Data sources: Ingests data in multiple formats (Parquet, CSV, JSON, multimedia files, and database and application data) from public cloud, Apsara Stack, hybrid cloud, and edge devices.
Storage: Stores data for big data and AI services in BucketGroups, using Object Storage Service (OSS) as the data lake storage solution. Resource pool Quality of Service (QoS) controls BucketGroup bandwidth to ensure efficient data access.
Access interfaces: Exposes data through SDKs, a POSIX file system, and a Hadoop Distributed File System (HDFS) compatible layer to support diverse compute frameworks.
Analytics and AI: Supports complex data exploration, machine learning model training, and real-time stream computing. Visualization tools help present insights.

Key considerations when building a data lake

Data collection and import

OSS supports ingesting data from any source, at any scale, in raw format—eliminating the need to define schemas or transformations upfront.

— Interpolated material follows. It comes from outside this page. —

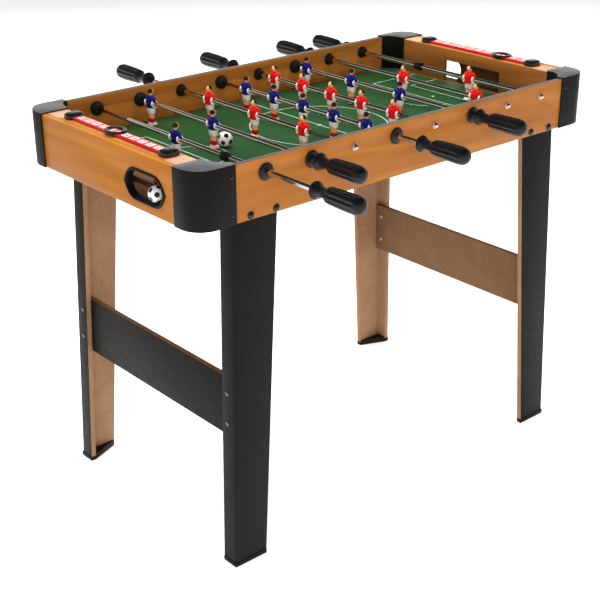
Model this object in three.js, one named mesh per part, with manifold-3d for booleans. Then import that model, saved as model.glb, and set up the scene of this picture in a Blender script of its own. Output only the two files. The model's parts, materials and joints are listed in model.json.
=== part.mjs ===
// Eight-rod foosball table with telescopic rods, folded-board legs and end-rail score counters.
// Millimetres, +Z up. X runs along the pitch, Y runs along the rods, the floor is z = 0.
// The origin is the bottom centre of the whole assembly, handles included.

import * as THREE from 'three';
import { mergeVertices } from 'three/addons/utils/BufferGeometryUtils.js';
import Module from 'manifold-3d';

const wasm = await Module();
wasm.setup();

// ---------------------------------------------------------------- driving dimensions

const CABINET_LENGTH = 815;
const CABINET_WIDTH = 434.5;
const TABLE_HEIGHT = 630;
const CABINET_DEPTH = 82;
const BOARD = 9;
const GAP = 0.3;

// Sides of a small and of a large round section.
const ROUND_SMALL = 10;
const ROUND_LARGE = 12;

const CAP_WALL = 2.5;
const CAP_REACH_X = 68;
const CAP_REACH_Y = 50;
const CAP_RADIUS = 34;
const CAP_TOP = 2.2;
const CAP_SKIRT = 0.5;
const CAP_SOCKET_X = 32;
const CAP_SOCKET_Y = 30;
const FILLER_LIP = 2;
const FILLER_REACH_Y = 35;

const FIELD_Z = 572;
const FIELD_BOARD = 9;
const CHANNEL_Z = 565;
const GOAL_FACE_X = 361;
const GOAL_BOARD = 6;
const GOAL_WIDTH = 128;
const GOAL_HEIGHT = 37;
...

Four import methods are available:

Method	When to use
Internal network	ECS instances or other Alibaba Cloud services in the same region
Express Connect	Data center to OSS over a private dedicated connection
Data Online Migration / Data Transport	Petabyte-scale migrations from on-premises or other clouds
Internet	Direct upload when no private connectivity exists

Important

Internet uploads introduce security risks. Before enabling internet access, configure custom domain binding, Block Public Access, and Referer-based access control.

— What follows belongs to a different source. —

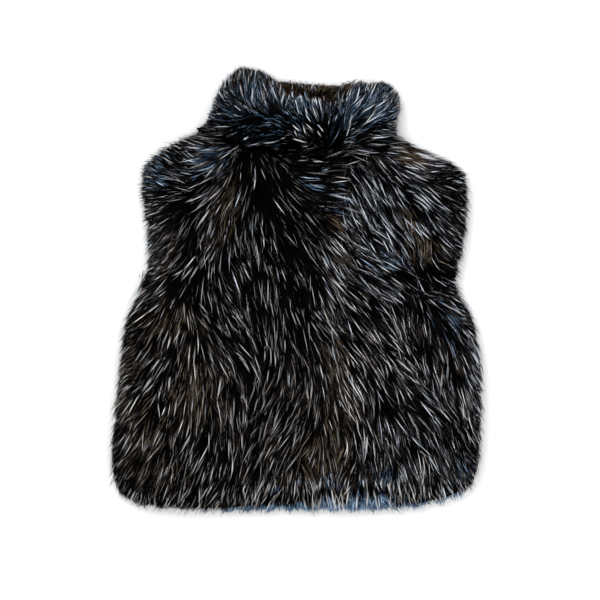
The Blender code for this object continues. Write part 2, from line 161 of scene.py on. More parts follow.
# Creases painted in shade, with fewer pale tips and darker greys: photo x and y of both ends, half width in
# pixels, how much is left
SHADED_CREASES = (
    (222, 116, 280, 124, 11, 0.25),
    (226, 146, 252, 152, 8, 0.35),
    (232, 130, 264, 138, 12, 0.30),
    (262, 116, 335, 126, 10, 0.35),
    (228, 77, 262, 75, 5, 0.40),
    (374, 85, 396, 93, 5, 0.50),
    (228, 134, 330, 142, 10, 0.30),
    (250, 152, 330, 160, 8, 0.45),
    (335, 143, 362, 138, 6, 0.50),
    (360, 134, 384, 129, 10, 0.20),
    (342, 166, 358, 174, 8, 0.45),
    (240, 168, 256, 205, 13, 0.35),
    (262, 170, 272, 225, 12, 0.45),
    (153, 182, 192, 200, 12, 0.32),
    (162, 208, 194, 216, 9, 0.45),
    (196, 215, 198, 285, 5, 0.50),
    (180, 290, 205, 300, 8, 0.35),
    (146, 287, 180, 296, 8, 0.60),
    (130, 318, 162, 330, 9, 0.50),
    (414, 274, 452, 282, 13, 0.25),
    (404, 300, 416, 320, 8, 0.45),
    (445, 180, 455, 202, 11, 0.30),
    (428, 322, 462, 340, 9, 0.45),
    (318, 168, 317, 240, 6, 0.45),
    (312, 250, 308, 338, 8, 0.40),
    (185, 360, 194, 380, 8, 0.55),
    (244, 240, 262, 330, 8, 0.50),
    (284, 190, 296, 340, 12, 0.38),
    (410, 330, 432, 400, 6, 0.50),
    (230, 340, 262, 400, 7, 0.55),
    (250, 332, 270, 372, 9, 0.50),
    (227, 200, 235, 222, 7, 0.50),
    (384, 400, 396, 418, 10, 0.35),
    (408, 402, 430, 418, 9, 0.50),
    (450, 418, 452, 442, 9, 0.45),
    (346, 466, 398, 472, 9, 0.50),
    (184, 400, 196, 420, 9, 0.60),
    (126, 445, 136, 485, 9, 0.50),
    (226, 462, 258, 478, 9, 0.55),
    (245, 400, 255, 420, 9, 0.45),
)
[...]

Secure and cost-efficient storage

Data lakes accumulate data from mobile applications, IoT devices, social media, and the Internet of vehicles—most of which is accessed infrequently over time. OSS addresses this with three complementary features:

Five storage classes (Standard through Deep Cold Archive) to match storage cost with actual access frequency.
Lifecycle rules to automatically transition data to lower-cost classes as it ages.
Versioning to prevent accidental deletion.

Manage data across teams

In a data lake, multiple business teams often share a single bucket—storing data under different prefixes—or maintain separate buckets that need to exchange data. OSS provides three features to handle this:

Access points: Configure per-team data access permissions within a shared bucket.
Bucket inventory: Monitor storage usage by prefix or tag to track each team's footprint.
Data replication: Automatically synchronize data between buckets, within a region or across regions.

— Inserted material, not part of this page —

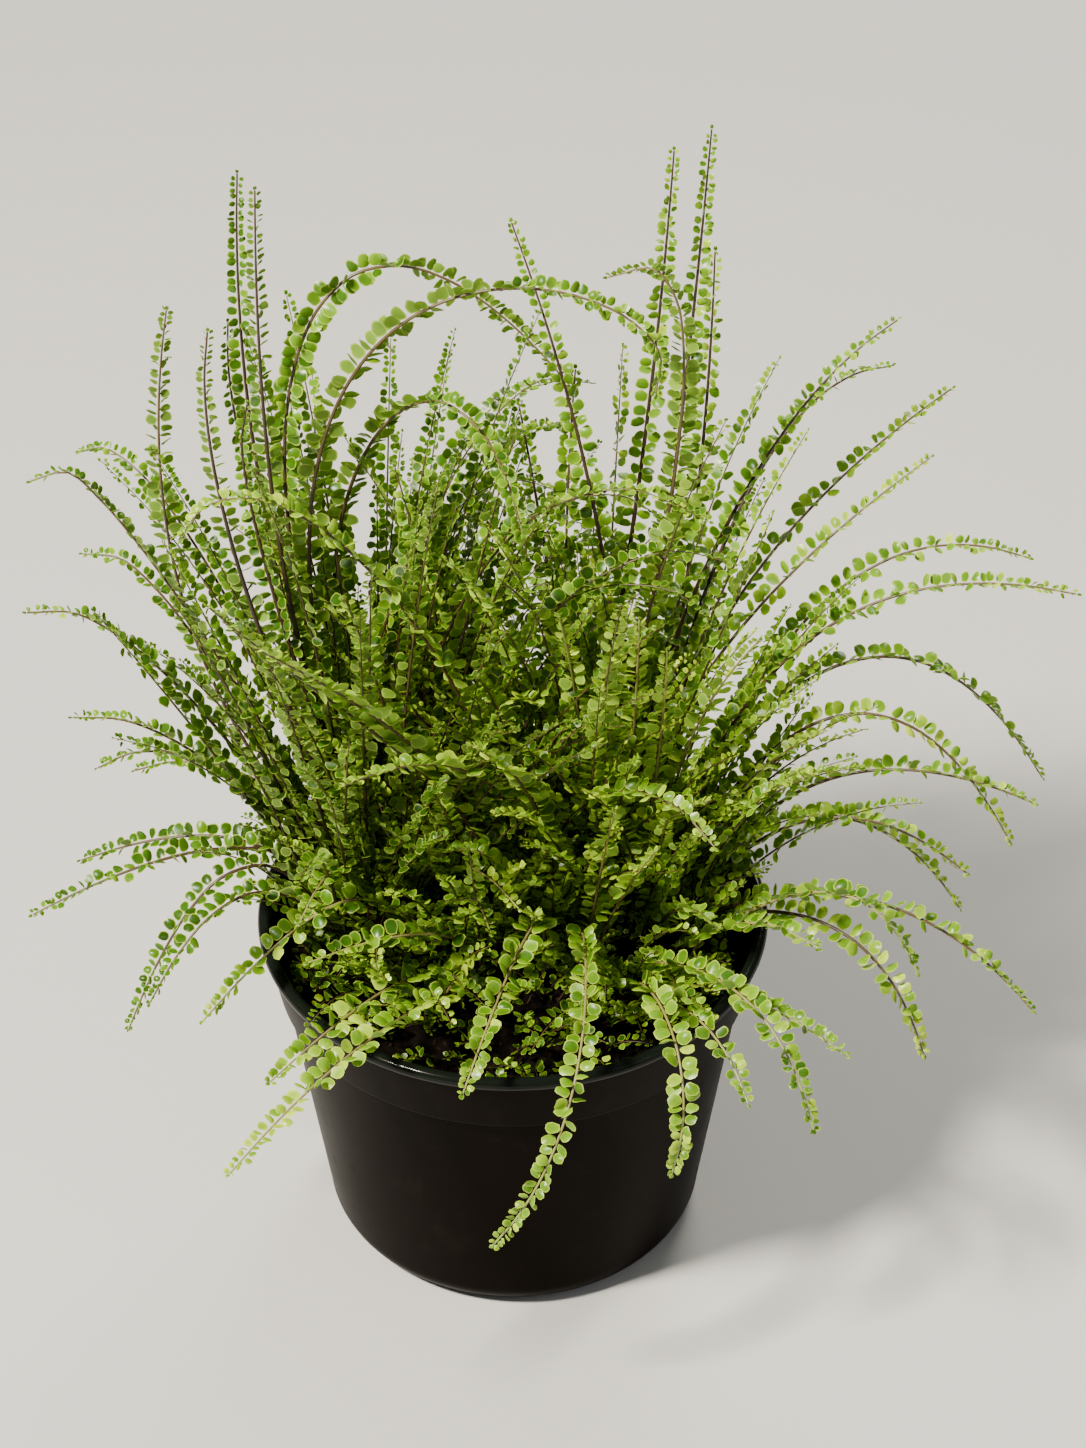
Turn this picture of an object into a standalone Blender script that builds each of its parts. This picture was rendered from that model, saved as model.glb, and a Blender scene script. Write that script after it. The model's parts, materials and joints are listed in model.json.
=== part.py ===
"""Button fern in a black grower's pot: the pot, its soil and the fronds of a two-crowned plant.

Lengths in this file are millimetres, turned into metres where an object's mesh is made.
The origin is the middle of the pot's underside, +Z is up and -Y is the plant's front.
"""
import math
import random

import bmesh
import bpy
from mathutils import Matrix, Vector
from mathutils.bvhtree import BVHTree

MM = 0.001

# Pot: a 17 cm grower's pot with a rolled lip, a collar and a drained floor
RIM_RADIUS = 85.0
POT_HEIGHT = 125.0
FOOT_RADIUS = 64.5
WALL = 1.8
FLOOR = 2.0
CORNER = 10.5
CORNER_INSIDE = 5.8
DISH = 1.0
COLLAR_DROP = 24.0
COLLAR_STEP = 1.9
COLLAR_EDGE = 1.2
LIP_ROLL = 2.2
ROUND_SIDES = 48
SHARP_FROM = math.radians(35.0)
DRAIN_COUNT = 8
DRAIN_RADIUS = 4.5
DRAIN_CIRCLE = 46.0
DRAIN_SIDES = 8

# Soil: fills the pot to 16 mm under the rim, and a little lower at the wall
SEAT_GAP = 0.35
SOIL_TOP = 109.0
SOIL_EDGE = 106.0
SOIL_FLAT = 68.0

# Stems: each stands in its own hole, upright, and starts to lean above the soil
STEM_RADIUS = 1.15
RIB_RADIUS = 0.8
TIP_RIB_RADIUS = 0.55
ROOT_DEPTH = 10.0
HOLE_DEPTH = ROOT_DEPTH + SEAT_GAP
HOLE_SIDES = 6
ROOT_SPACING = 6.0
NECK = 3.0
KNOT = 8.0
STEM_STEP = 24.0
TWIN_OFFSET = 0.9
TWIN_RISE = 1.5
SLIVER = 0.06

# Leaflets: round buttons in two rows, drawn here three to one along the rib
LEAFLET_PITCH = 15.0
LOBE = (0.22, 0.76)
HALF_WIDTH = 6.6
FOOT_WIDTH = 0.62
FOOT_RUN = 0.18
TIP_WIDTH = 0.34
TIP_RUN = 0.55
NOTCH = 0.85
CUP = math.radians(30.0)
CUP_SPREAD = math.radians(8.0)
ROLL_SPREAD = math.radians(16.0)
FACE_SHARE = 0.75
LEAN_LEAST = 0.2
LEAN_FULL = 0.5
BARE_SHARE = 0.2
BARE_LEAST = 10.0

# Settling: how a frond gives way to those already standing
CLEARANCE = 0.45
TURN_STEP = math.radians(0.7)
LIFT_STEP = 1.0
ROOT_STEP = 0.15
TRIES = 900
SOIL_CLEAR = 1.0
FOOT_CLEAR = 20.0
SEED = 17

BLACK_PLASTIC = (0.012, 0.012, 0.011)
PEAT = (0.035, 0.020, 0.012)
LEAF_GREENS = ((0.12, 0.30, 0.025), (0.20, 0.42, 0.04), (0.30, 0.52, 0.06))

# Tufts: the root on the soil, then one or two fronds. A frond is the point or points that it
# bends towards and its tip. Read from the picture along each frond's own line of sight.
TUFTS = (
    # Long arches from the left crown, over the top of the plant
    ((-47, 34), ((-125, 45, 410), (70, 30, 355), (45, 30, 310))),
    ((-43, 48), ((-105, 50, 280), (-65, 60, 415), (20, 72, 283))),
    ((-36, 44), ((-100, 90, 215), (-15, 25, 390), (5, 10, 262))),
    ((26, 46), ((51, 42, 234), (72, 38, 377), (30, 37, 348))),
    # Front right, two of them hanging in front of the pot
    ((22, -4), ((22, -40, 175), (34, -125, 148), (-6, -112, 80))),
    ((38, -27), ((42, -50, 150), (62, -105, 152), (51, -98, 98)), ((62, -75, 155), (70, -100, 138))),
    ((36, -14), ((80, -75, 175), (95, -100, 120)), ((70, -55, 145), (97, -95, 150))),
    ((57, -8), ((75, -30, 156), (97, -60, 160)), ((110, -33, 190), (130, -50, 141))),
    # Front left, low and hanging over the rim
    ((-8, -20), ((-45, -85, 155), (-85, -140, 140)), ((-15, -25, 150), (-65, -50, 145))),
    ((10, -22), ((15, -10, 170), (-15, -100, 135))),
    ((-24, -26), ((-30, -35, 140), (-75, -100, 140))),
    ((-36, -12), ((-40, -15, 180), (-100, -50, 120))),
    # Left crown, fanning out low to the left
    ((-55, -8), ((-85, -23, 215), (-125, -45, 112)), ((-83, -38, 200), (-115, -65, 143))),
    ((-62, 5), ((-70, 2, 180), (-155, -30, 148)), ((-72, 8, 172), (-137, 15, 136))),
    ((-56, 14), ((-104, 6, 208), (-142, 0, 205)), ((-119, -8, 268), (-152, -20, 262))),
    ((-62, 23), ((-103, 26, 192), (-138, 28, 162)), ((-115, 46, 252), (-141, 58, 228))),
    ((-54, 27), ((-136, 22, 320), (-150, 20, 284)), ((-134, 80, 172), (-109, 65, 318))),
    ((-57, 35), ((-88, 46, 162), (-125, 60, 132)), ((-118, 76, 276), (-147, 95, 240))),
    # Left crown, upright at the back
    ((-39, 28), ((-84, 30, 200), (-76, 28, 384))),
    ((-50, 43), ((-96, 95, 220), (-86, 85, 356))),
    ((-46, 20), ((-101, -5, 290), (-90, 0, 352)), ((-94, 33, 280), (-82, 30, 306))),
    ((-37, 54), ((-100, 102, 225), (-93, 100, 291))),
    # Right crown, fanning out to the right
    ((55, 5), ((120, -20, 175), (170, -40, 115))),
    ((64, 8), ((115, -30, 165), (135, -45, 100))),
    ((51, 26), ((80, 30, 260), (180, 20, 240)), ((110, 20, 255), (165, 10, 145))),
    ((53, 34), ((113, 20, 180), (150, 10, 116)), ((95, 50, 265), (170, 60, 225))),
    ((61, 19), ((95, 15, 200), (170, 0, 170)), ((100, 10, 185), (150, 0, 140))),
    ((47, 42), ((50, 50, 220), (145, 100, 265)), ((110, 40, 265), (170, 45, 140))),
    ((44, 33), ((40, 32, 200), (135, 60, 265))),
    # Right crown, upright at the back
    ((36, 42), ((55, 78, 240), (63, 95, 366))),
    ((23, 56), ((45, 78, 240), (51, 85, 364)), ((15, 62, 205), (2, 90, 266))),
    ((33, 57), ((60, 62, 272), (110, 75, 305))),
    ((42, 50), ((70, 70, 288), (122, 100, 265)), ((65, 90, 210), (66, 110, 312))),
    ((34, 33), ((44, 20, 240), (0, 90, 335))),
    # Middle, arching to the left and towards the front
    ((8, 9), ((-14, 6, 263), (-86, -7, 327), (-101, -10, 283)), ((5, -8, 215), (-50, -70, 235))),
    ((-6, -6), ((4, 0, 173), (-51, -35, 229), (-89, -60, 295))),
    ((1, 0), ((12, 8, 175), (-59, -60, 282))),
    ((13, 3), ((0, 20, 140), (36, -24, 223), (63, -60, 202)), ((15, 0, 190), (-15, -40, 247))),
    ((19, 38), ((35, 45, 190), (-3, 0, 260)), ((14, 62, 215), (19, 75, 292))),
    ((1, 22), ((5, 30, 170), (-10, -10, 229)), ((20, 30, 180), (-4, 0, 250))),
    ((-14, 38), ((-15, 35, 180), (-37, 40, 275)), ((-5, 30, 200), (10, -5, 205))),
    ((-28, 30), ((-40, 15, 200), (-52, 0, 253))),
    # Young fronds of the right crown
    ((50, 17), ((48, 20, 180), (77, -20, 252)), ((60, 0, 170), (100, -20, 200))),
    ((37, 22), ((40, 0, 210), (40, -10, 252))),
    ((25, 22), ((25, 15, 190), (15, -5, 250))),
    ((29, 10), ((32, 0, 180), (30, -15, 240)), ((45, -5, 170), (62, -35, 200))),
    ((40, 9), ((48, 0, 200), (45, -15, 245))),
    ((24, -13), ((22, -18, 160), (18, -40, 200)), ((35, -15, 150), (40, -45, 190))),
)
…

Performance management for concurrent workloads

A production data lake runs concurrent workloads—data collection, preprocessing, AI training, and debugging—that compete for the same storage bandwidth. OSS provides two features to manage this:

Resource pool QoS: Dynamically adjust bandwidth throttling per bucket or requester. Prioritize business-critical or compute-intensive jobs during peak periods.
OSS accelerator: Caches hot objects on high-performance NVMe SSDs to reduce read latency and increase queries per second (QPS). Particularly effective for high-QPS data warehouse queries, low-latency online business data, and repeated model pulls in AI inference.

Choose an access interface

Different compute frameworks access data differently. Choose the interface that matches your existing stack:

Interface	Best for
OSS SDK	Custom applications requiring high-performance, programmatic access. Supports mainstream languages. See multi-threaded bandwidth optimization for throughput tuning.
OSS connector for Hadoop	Hadoop ecosystem workloads (MapReduce, Hive, Spark) already running on cloud object storage. Retains OSS's enterprise data management features.
OSS-HDFS service	Migrating on-premises HDFS workloads to the cloud without modifying existing applications. Provides HDFS-compatible interfaces with stronger performance and elastic scalability than traditional HDFS. Integrated with EMR, Hadoop, and Spark. Note: some OSS native features are not available through HDFS interfaces. After migration, gradually adapt workloads to the OSS connector to take full advantage of OSS capabilities. For details, see Features of the OSS-HDFS service.
ossfs 2.0	Modern applications (AI training, AI inference, autonomous driving simulation) with loose POSIX semantics requirements. Start here; downgrade to ossfs 1.0 if compatibility issues arise.
ossfs 1.0	Legacy applications that require POSIX file system access and cannot be modified. Not a replacement for Alibaba Cloud File Storage NAS for applications requiring high POSIX compatibility.
OSS Connector for AI/ML	PyTorch dataset workflows. Delivers optimal OSS dataset read performance without requiring OSS SDK knowledge.
ossutil 2.0	Administrators and developers needing command-line data management.
ossbrowser 2.0	Administrators and developers preferring a graphical interface for data management.